Unlike in MTG where you can include a powerful inefficient card in your deck that can produce inevitability on it’s own, KeyForge doesn’t have that. But KeyForge might have specific card combinations that can act as that very powerful single card. How about Martian Generosity, Mars First, Proliferator? Those three cards together can produce a very strong inevitability, as the player playing them has the potential to hold their entire deck in their hand and repeatedly use Martian Generosity without any real way for the opponent to stop them, unless of course they have Punctuated Equilibrium or Dysania.
The rest of the deck can be a set of cards that stall out the game, preferably cards that remove a Æmber from the opponent’s pool, like maybe a Shatter Storm.
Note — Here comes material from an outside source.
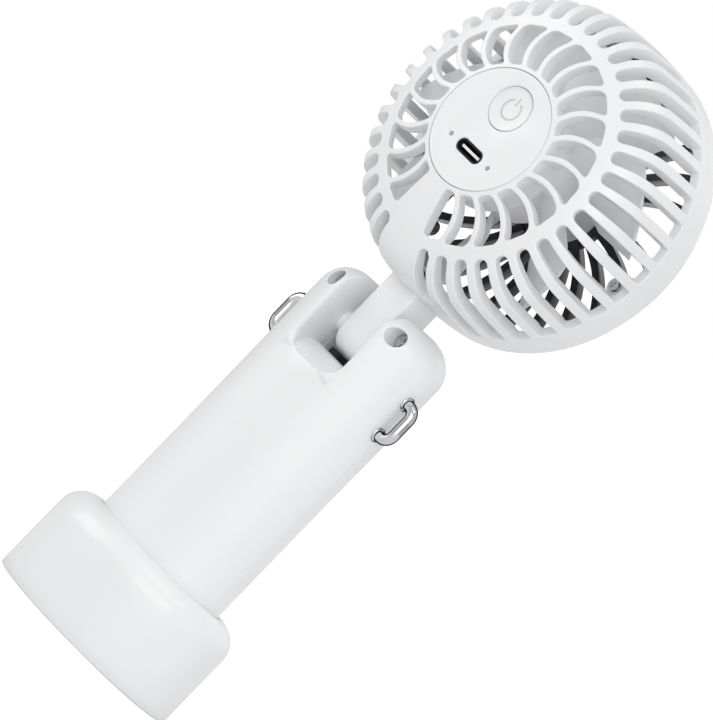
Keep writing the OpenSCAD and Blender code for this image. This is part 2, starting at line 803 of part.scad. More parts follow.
module stator_coils() color(copper) in_head() translate([0, 0, stator_z - 0.8]) {
    tooth_places() translate([sleeve_r + 1.6, 0, 0]) difference() {
        translate([0, -1.5, 0]) cube([stator_r - sleeve_r - 3.2, 3, stator_h + 1.6]);
        translate([-1, -0.7, 0.8]) cube([stator_r, 1.4, stator_h]);
    }
}

module rotor_can() color(chrome) in_head() {
    difference() {
        translate([0, 0, can_z]) cylinder(d = can_d, h = can_depth);
        translate([0, 0, can_z - 1]) cylinder(d = can_d - 2 * can_wall, h = can_depth);
        translate([0, 0, can_z]) cylinder(d = shaft_d, h = can_depth + 1);
    }
}

module rotor_magnets() color("dimgray") in_head() {
    translate([0, 0, stator_z - 1]) ring(can_d / 2 - can_wall, can_d / 2 - can_wall - magnet_t, stator_h + 2);
}

module motor_shaft() color(chrome) in_head() {
    translate([0, 0, bearing_back]) cylinder(d = shaft_d, h = can_front + 4 - bearing_back);
}

// ---- Impeller ----

module blade() {
    chord = (blade_front - blade_back) / sin(blade_pitch);
    translate([0, 0, (blade_back + blade_front) / 2]) rotate([90 - blade_pitch, 0, 0])
        translate([hub_cup_r - 0.6, -blade_t / 2, -chord / 2]) cube([tip_r, blade_t, chord]);
}

module impeller() color(soft_white) in_head() {
    difference() {
        translate([0, 0, can_z]) cylinder(r = hub_cup_r, h = can_depth + impeller_hub_t + 1);
        translate([0, 0, can_z - 1]) cylinder(r = can_d / 2, h = can_depth + 1);
        translate([0, 0, can_front - 1]) cylinder(d = shaft_d + 2, h = 8);
    }
    translate([0, 0, can_front]) difference() {
        cylinder(r = shaft_d / 2 + 2, h = 4);
        translate([0, 0, -1]) cylinder(d = shaft_d, h = 6);
    }
    intersection() {
        for (k = [0:blade_count - 1]) rotate(k * 360 / blade_count) blade();
        translate([0, 0, blade_back]) ring(tip_r, hub_cup_r - 0.6, blade_front - blade_back);
    }
}

// ---- Front grille ----

module grille_ribs_outline() {
    r0 = grille_cap_r - 0.5;
    r1 = grille_ring_r - 0.6;
    sweep_r = (r1 - r0) * 1.6;
    for (k = [0:grille_count - 1]) rotate(k * 360 / grille_count) intersection() {
        translate([r0, -1]) square([r1 - r0, r1 - r0]);
        translate([r0, sweep_r]) difference() {
            circle(r = sweep_r + grille_rib_w / 2, $fn = 96);
            circle(r = sweep_r - grille_rib_w / 2, $fn = 96);
        }
    }
}

// Depth of the grille's front face at a radius: a shallow dome
dome_r = (grille_ring_r * grille_ring_r + grille_bulge * grille_bulge) / (2 * grille_bulge);
function dome_depth(r) = head_depth + grille_flange_t + grille_bulge - dome_r + sqrt(dome_r * dome_r - r * r);

module dome_band(r0, r1, thickness) {
    steps = 4;
    radii = [for (i = [0:steps]) r0 + (r1 - r0) * i / steps];
    rotate_extrude() polygon(concat(
        [for (r = radii) [r, dome_depth(r)]],
        reversed([for (r = radii) [r, dome_depth(r) - thickness]])));
}

module front_grille() color(dark_chrome) in_head() {
    difference() {
        union() {
            translate([0, 0, lug_z + lug_t + 0.1])
                ring(grille_ring_r, grille_ring_r - grille_ring_t, head_depth - lug_z - lug_t);
            translate([0, 0, head_depth]) ring(rim_r - 0.6, grille_ring_r - grille_ring_t, grille_flange_t);
            intersection() {
                translate([0, 0, head_depth - 4]) linear_extrude(height = 14) grille_ribs_outline();
                dome_band(grille_cap_r - 1, grille_ring_r, grille_rib_depth);
            }
            dome_band(grille_cap_r - 2, grille_cap_r + 0.4, grille_rib_depth);
            for (k = [0:grille_screw_count - 1])
                round_head(grille_screw_at + k * 360 / grille_screw_count)
                    translate([0, 0, lug_z + lug_t + 0.1])
                        linear_extrude(height = grille_boss_h) {
                            translate([lug_r, 0]) circle(r = 2);
                            translate([lug_r, -2]) square([grille_ring_r - 0.7 - lug_r, 4]);
                        }
        }
        for (k = [0:grille_screw_count - 1])
            round_head(grille_screw_at + k * 360 / grille_screw_count)
                translate([lug_r, 0, lug_z]) cylinder(d = 1.4, h = lug_t + 4);
    }
}

module grille_cap() color(chrome) in_head() {
    translate([0, 0, dome_depth(grille_cap_r - 2) - grille_rib_depth]) difference() {
        cylinder(r = grille_cap_r - 2 - slip, h = grille_rib_depth + 0.6);
        translate([0, 0, -1]) cylinder(r = grille_cap_r - 4, h = grille_rib_depth);
    }
}

module grille_screws() color(chrome) in_head() {
    for (k = [0:grille_screw_count - 1]) round_head(grille_screw_at + k * 360 / grille_screw_count)
        translate([lug_r, 0, lug_z]) rotate([180, 0, 0]) cross_head_screw(1.5, 0.9, 0.7, lug_t + 2.6);
}

base_cup();
base_floor();
rubber_foot();
handle_rear_shell();
handle_front_shell();
shell_screws();
battery_cells();
protection_board();
battery_lead();
wire_grommet();
lanyard_loop_left();
lanyard_loop_right();
hinge_pin();
hinge_washers();
neck_arm();
rear_housing();
control_disc();
power_button();
control_board();
button_switch();
socket_shell();
socket_tongue();
indicator_lenses();
head_lead();
motor_bracket();
motor_screws();
bearings();
stator_core();
stator_coils();
rotor_can();
rotor_magnets();
motor_shaft();
impeller();
front_grille();
grille_cap();
grille_screws();
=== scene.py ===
import bpy
import bmesh
import math
from mathutils import Matrix, Vector


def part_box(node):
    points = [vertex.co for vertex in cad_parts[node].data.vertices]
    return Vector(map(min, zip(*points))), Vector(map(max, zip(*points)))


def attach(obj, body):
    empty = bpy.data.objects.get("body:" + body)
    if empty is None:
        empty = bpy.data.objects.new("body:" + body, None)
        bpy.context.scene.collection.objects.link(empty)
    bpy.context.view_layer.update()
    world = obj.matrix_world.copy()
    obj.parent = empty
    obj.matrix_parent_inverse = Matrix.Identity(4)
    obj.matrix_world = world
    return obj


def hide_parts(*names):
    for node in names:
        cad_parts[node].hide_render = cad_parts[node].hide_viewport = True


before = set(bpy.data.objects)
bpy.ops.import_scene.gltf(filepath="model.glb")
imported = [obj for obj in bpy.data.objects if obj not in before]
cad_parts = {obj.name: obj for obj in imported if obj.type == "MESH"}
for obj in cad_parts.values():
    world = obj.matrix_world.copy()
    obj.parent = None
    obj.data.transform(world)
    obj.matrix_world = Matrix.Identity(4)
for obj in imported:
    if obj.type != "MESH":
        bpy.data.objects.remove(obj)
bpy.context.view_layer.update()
mm = 0.001
print("frame loaded")


# camera, light and floor

cameraView = {
    "aim": (-0.0003, -0.0002, 0.0958),
    "azimuth": 217.9,
    "elevation": 2.2,
    "roll": 44.1,
    "distance": 1.820,
    "lens": 374.5,
    "sensor": 36.0,
}


def makeCamera(view):
    data = bpy.data.cameras.new("camera")
    data.lens = view["lens"]
    data.sensor_width = view["sensor"]
    data.clip_start = 0.05
    data.clip_end = 30
    camera = bpy.data.objects.new("camera", data)
    bpy.context.scene.collection.objects.link(camera)
    azimuth = math.radians(view["azimuth"])
    elevation = math.radians(view["elevation"])
    away = Vector((math.sin(azimuth) * math.cos(elevation), -math.cos(azimuth) * math.cos(elevation),
                   math.sin(elevation)))
    place = Vector(view["aim"]) + away * view["distance"]
    turn = (-away).to_track_quat("-Z", "Y").to_matrix().to_4x4()
    roll = Matrix.Rotation(math.radians(view["roll"]), 4, "Z")
    camera.matrix_world = Matrix.Translation(place) @ turn @ roll
    bpy.context.scene.camera = camera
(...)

Eventually, using the abundant resources provided by Martian Generosity, it will eventually win, against most decks.
Why is Inevitability important?
Well if one deck has Inevitability, then the other deck must force the game to end early. This means, for example you might want to burst to 12 Æmber even though your opponent has an Interdimensional Graft in their deck, if the Graft deck has Inevitability. Because the deck with Inevitability doesn’t actually care about the 6 Æmber they get, the only thing it cares about is reaching the late game. So if you burst to 12 Æmber and they don’t graft, you’ve shortened the game considerably. And if they do graft? Short as well!
Now KeyForge doesn’t usually produce highly specialized decks, so often times a deck gaining 6 Æmber off a graft would be able to just play midrange KeyForge, playing value cards in order to win. In that respect you might need to be careful. Still, if they have inevitability, then you’re better off taking the risk, than playing into the late game, where you are all but guaranteed a loss.